A identificação com a realidade tão medíocre do todo vai se realçando aos poucos, e de repente o medíocre vai se reconfigurando dentro de um lugar comum muito reconhecível, mesmo com toda pitada diferenciada aqui e ali. O humor, por exemplo, tem uma pegada inocente e quase infantil na melhor expressão do termo, o que garante um tom leve e cartunesco ao trio de amigos, ao mesmo tempo que não impede os problemas dos personagens serem expostos e debatidos, um a um. Os diálogos surreais também são uma constante, e eles vão desde a cena de abertura (um ritual de debochada reverência que o desempregado em desespero regularmente repete em frente à saída da fábrica onde trabalhou) até os constantes assédios que os três tentam impingir a sua amiga, que sempre debocha de todos com doçura suficiente para que o assédio se repita, sempre no limite do respeito para com a relação sui-generis estabelecida entre eles. 

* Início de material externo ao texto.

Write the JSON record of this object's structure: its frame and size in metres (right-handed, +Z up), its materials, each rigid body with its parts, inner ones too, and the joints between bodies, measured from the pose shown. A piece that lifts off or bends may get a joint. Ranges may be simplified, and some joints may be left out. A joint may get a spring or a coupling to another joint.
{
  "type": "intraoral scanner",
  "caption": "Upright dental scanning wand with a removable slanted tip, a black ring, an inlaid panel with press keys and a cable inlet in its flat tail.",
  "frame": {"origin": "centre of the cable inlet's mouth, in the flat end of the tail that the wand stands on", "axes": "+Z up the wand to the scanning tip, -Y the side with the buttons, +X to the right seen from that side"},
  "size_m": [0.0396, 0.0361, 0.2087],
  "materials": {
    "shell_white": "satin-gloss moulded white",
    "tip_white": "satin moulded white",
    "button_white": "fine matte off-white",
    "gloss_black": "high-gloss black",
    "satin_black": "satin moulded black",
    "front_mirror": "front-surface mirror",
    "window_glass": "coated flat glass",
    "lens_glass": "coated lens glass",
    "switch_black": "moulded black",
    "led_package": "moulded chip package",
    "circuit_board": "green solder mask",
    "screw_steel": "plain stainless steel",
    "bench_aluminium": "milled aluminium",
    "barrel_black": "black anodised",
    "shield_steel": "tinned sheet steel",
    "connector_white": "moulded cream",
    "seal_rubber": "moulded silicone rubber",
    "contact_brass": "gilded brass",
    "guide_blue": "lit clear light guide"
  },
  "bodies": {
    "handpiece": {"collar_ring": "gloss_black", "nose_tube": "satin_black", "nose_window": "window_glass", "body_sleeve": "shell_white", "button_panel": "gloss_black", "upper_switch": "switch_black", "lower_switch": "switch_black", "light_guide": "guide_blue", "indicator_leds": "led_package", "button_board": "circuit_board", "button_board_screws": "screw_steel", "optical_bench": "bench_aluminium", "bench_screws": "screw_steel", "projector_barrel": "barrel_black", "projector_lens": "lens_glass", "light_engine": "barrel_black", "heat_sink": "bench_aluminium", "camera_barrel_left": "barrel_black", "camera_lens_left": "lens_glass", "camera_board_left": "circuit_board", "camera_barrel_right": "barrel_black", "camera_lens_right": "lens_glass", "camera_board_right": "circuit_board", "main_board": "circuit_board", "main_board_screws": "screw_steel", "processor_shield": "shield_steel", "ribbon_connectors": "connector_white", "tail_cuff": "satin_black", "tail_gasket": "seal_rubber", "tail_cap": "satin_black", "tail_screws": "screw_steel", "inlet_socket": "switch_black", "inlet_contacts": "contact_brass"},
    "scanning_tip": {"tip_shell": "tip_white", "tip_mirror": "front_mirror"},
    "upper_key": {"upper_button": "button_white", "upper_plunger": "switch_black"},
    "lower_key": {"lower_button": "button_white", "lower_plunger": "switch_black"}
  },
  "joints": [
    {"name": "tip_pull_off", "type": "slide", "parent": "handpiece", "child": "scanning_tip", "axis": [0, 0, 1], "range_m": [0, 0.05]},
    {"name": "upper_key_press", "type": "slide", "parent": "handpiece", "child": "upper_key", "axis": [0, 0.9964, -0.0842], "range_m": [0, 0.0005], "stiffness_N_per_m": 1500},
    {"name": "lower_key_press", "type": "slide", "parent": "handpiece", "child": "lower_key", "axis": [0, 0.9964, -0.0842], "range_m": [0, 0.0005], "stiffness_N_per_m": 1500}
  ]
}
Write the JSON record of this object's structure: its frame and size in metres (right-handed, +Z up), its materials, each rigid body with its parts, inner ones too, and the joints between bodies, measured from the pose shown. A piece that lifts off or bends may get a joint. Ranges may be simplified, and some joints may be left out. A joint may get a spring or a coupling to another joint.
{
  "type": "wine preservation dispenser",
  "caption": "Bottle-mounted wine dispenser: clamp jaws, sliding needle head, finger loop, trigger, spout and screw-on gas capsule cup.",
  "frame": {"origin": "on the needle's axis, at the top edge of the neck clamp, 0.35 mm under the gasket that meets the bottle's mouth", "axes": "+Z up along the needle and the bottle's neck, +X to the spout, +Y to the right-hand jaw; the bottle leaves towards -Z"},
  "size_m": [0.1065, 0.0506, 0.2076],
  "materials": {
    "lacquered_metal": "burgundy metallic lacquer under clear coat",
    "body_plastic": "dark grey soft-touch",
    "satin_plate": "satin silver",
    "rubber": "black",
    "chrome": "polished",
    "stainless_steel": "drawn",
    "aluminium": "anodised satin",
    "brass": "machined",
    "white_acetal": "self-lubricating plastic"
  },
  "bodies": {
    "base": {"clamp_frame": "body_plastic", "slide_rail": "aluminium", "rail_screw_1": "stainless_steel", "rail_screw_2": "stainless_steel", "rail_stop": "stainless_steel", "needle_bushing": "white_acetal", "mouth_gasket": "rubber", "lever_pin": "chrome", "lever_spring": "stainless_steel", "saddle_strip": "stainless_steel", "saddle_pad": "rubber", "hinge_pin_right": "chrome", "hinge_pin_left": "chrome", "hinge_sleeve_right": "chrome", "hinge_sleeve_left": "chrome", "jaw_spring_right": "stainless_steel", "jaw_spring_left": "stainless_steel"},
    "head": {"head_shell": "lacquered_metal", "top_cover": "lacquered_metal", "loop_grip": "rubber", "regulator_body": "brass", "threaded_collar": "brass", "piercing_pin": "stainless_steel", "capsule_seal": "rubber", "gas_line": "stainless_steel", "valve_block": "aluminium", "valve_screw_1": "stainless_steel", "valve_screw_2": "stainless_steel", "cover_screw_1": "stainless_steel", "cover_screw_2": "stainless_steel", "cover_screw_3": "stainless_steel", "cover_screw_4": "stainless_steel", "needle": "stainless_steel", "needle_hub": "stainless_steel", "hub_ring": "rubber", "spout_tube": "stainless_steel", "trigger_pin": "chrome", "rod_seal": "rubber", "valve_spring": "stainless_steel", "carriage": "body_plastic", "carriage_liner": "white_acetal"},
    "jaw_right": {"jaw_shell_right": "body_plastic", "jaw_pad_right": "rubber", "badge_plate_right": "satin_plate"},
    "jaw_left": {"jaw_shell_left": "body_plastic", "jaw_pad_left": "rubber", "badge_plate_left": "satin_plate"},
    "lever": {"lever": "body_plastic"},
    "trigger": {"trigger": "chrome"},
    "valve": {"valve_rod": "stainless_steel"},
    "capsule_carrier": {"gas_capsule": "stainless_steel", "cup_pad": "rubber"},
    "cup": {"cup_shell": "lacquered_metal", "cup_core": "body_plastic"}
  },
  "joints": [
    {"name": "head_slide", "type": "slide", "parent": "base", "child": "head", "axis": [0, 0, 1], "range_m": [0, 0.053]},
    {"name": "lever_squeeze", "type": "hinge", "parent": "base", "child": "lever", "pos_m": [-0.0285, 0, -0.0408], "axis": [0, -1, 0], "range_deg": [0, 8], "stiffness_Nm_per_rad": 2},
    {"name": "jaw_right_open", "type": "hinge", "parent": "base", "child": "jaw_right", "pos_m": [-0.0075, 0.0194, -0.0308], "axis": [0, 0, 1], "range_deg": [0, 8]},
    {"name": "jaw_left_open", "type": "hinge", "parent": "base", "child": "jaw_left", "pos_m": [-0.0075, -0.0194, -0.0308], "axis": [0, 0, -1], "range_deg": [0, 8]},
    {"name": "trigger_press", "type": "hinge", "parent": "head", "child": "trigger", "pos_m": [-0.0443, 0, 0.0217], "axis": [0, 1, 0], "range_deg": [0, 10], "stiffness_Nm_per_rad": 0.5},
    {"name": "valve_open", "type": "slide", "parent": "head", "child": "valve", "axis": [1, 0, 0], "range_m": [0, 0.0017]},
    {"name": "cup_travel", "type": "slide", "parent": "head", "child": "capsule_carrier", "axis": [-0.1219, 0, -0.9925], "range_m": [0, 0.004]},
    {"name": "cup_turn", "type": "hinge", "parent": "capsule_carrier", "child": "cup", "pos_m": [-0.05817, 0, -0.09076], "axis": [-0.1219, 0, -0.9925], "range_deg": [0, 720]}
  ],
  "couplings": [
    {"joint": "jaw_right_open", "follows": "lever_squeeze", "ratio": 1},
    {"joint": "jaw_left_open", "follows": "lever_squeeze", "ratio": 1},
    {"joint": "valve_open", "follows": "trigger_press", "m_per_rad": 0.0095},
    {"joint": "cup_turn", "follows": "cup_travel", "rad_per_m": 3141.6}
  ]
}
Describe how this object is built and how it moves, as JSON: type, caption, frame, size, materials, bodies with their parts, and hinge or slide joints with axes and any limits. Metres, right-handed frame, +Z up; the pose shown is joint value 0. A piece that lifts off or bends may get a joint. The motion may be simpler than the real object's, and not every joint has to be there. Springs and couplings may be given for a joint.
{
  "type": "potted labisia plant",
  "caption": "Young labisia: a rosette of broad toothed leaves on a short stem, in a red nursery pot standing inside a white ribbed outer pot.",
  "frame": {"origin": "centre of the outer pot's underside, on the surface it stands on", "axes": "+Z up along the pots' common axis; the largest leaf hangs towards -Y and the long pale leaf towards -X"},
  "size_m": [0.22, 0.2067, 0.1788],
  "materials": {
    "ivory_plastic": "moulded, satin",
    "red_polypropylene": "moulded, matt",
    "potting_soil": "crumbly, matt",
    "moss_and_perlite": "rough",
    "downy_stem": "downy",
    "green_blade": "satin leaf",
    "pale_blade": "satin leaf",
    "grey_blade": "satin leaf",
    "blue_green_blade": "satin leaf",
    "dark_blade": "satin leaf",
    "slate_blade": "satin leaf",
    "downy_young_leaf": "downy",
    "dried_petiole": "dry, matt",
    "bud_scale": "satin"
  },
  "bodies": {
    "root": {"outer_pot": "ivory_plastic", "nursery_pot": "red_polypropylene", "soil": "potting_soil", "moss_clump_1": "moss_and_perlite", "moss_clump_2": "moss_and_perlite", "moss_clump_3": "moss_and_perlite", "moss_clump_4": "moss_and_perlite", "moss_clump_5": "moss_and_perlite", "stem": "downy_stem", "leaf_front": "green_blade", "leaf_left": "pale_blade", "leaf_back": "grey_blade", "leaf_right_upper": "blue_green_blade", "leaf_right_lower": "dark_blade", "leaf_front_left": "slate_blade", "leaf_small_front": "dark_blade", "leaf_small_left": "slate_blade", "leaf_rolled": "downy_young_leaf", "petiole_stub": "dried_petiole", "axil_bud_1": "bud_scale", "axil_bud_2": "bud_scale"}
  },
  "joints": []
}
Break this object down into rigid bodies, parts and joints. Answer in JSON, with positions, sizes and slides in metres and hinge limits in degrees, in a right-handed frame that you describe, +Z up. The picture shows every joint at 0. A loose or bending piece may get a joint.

Um certo apontamento para um lado fantástico é ensaiado a todo instante, mas sabiamente o filme parece apenas piscar o olho para o espectador em sinal de cumplicidade para o todo; vez por outra o pai desligado parece falar, mas isso nunca é comprovado em segunda instância por nenhum personagem. Com o avançar da trama, e elementos como o surgimento de um adivinho e as revelações que ele faz, o posicionamento do filme para o lado poético para cada vez mais insustentável e ao mesmo tempo, natural, encaminhando o filme para um desfecho nunca menos que belíssimo, cheio de camadas e que puxa para um debate. E ainda que seja vendido por deliciosas sequências como a da ida ao cinema, o filme de Zhang Lu parece sim disposto a entregar mais do que a aparência sugere, e esse aspecto de unir realidades e tempos para o lado metafísico pode ser uma das chaves de leitura de um filme tão singelo e encantador lidando com seres tão deliciosamente erráticos.